Putting Web Apps on SAFENetwork by Adapting Existing Frameworks

Good to have your input @joshuef. Maybe others will join in as fans of meteor and other frameworks. I think if we can establish a workable core, it will be easy for others to plug their favorite in alongside our as a replacement.

Hoodie

Glad you like hoodie. One worry I’ve seen expressed over it - which appllies equally to SAFE and indeed every noBackend approach - is the lack of data validation which a backend can make much easier to control. I haven’t seen it spelt out, but assume the issue is that anyone can tweak the client and screw up the integrity of data on the server. I do think that’s a big potential problem, so something to bear in mind and what anyone who does understand this stuff has to say on it!

Database API

My ignorance is high everywhere, but most of all in not understanding how to achieve the higher level capabilities of a database API (eg CouchDB) with the least load on client and least leaving copies of data in local storage.

Ideally, everything should be either in memory, or stored on the network - at least that’s the long term aim I think.

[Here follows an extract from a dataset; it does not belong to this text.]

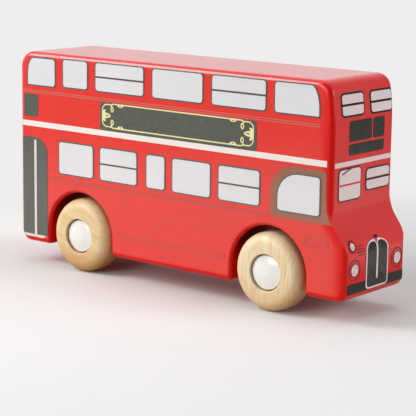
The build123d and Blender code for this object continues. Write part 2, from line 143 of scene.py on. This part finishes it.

But at the same time, offline first would ensure the best UX and eliminate the user’s need to be aware of the state of connectivity - except where absolutely needed (e.g for real time interactions with others).

PouchDB

The most interesting answer I’ve seen, because I don’t believe SAFE will provide much in the way of database queries or CouchDB tasks, is something like PouchDB. It’s a cross platform javascript database that provides a complete CouchDB API on the client (offlinefirst capability), and supports sync with other PouchDB/CouchDBs, and with CouchDB sync compatible clouds (of which the are several). All that adds up to easy migration of some powerful web apps I think.

Sync

The aim of CouchDB was to do one thing really well, and that is sync - so I think we should think most about whether sync is very important, and how well we can make it work, say by leveraging PouchDB, in our use case.

I’m wondering if we could use PouchDB to provide apps with a CouchDB API to local or remote instances (i.e peer apps on other client devices) with the data maintained mostly or entirely on SAFE. I think we have to wait for the SAFE collaboration and messaging APIs to answer this. Hopefully they’ll support messaging over REST.

I think this would give developers a lot: lots of capabilities, decentralised, easy to develop, totally cross device platform. All achieved with widely known, proven languages, APIs, dev tools etc., no new skills to learn. Write once, run on anything (Note: PouchDB supports almost every browser on every desktop and mobile device).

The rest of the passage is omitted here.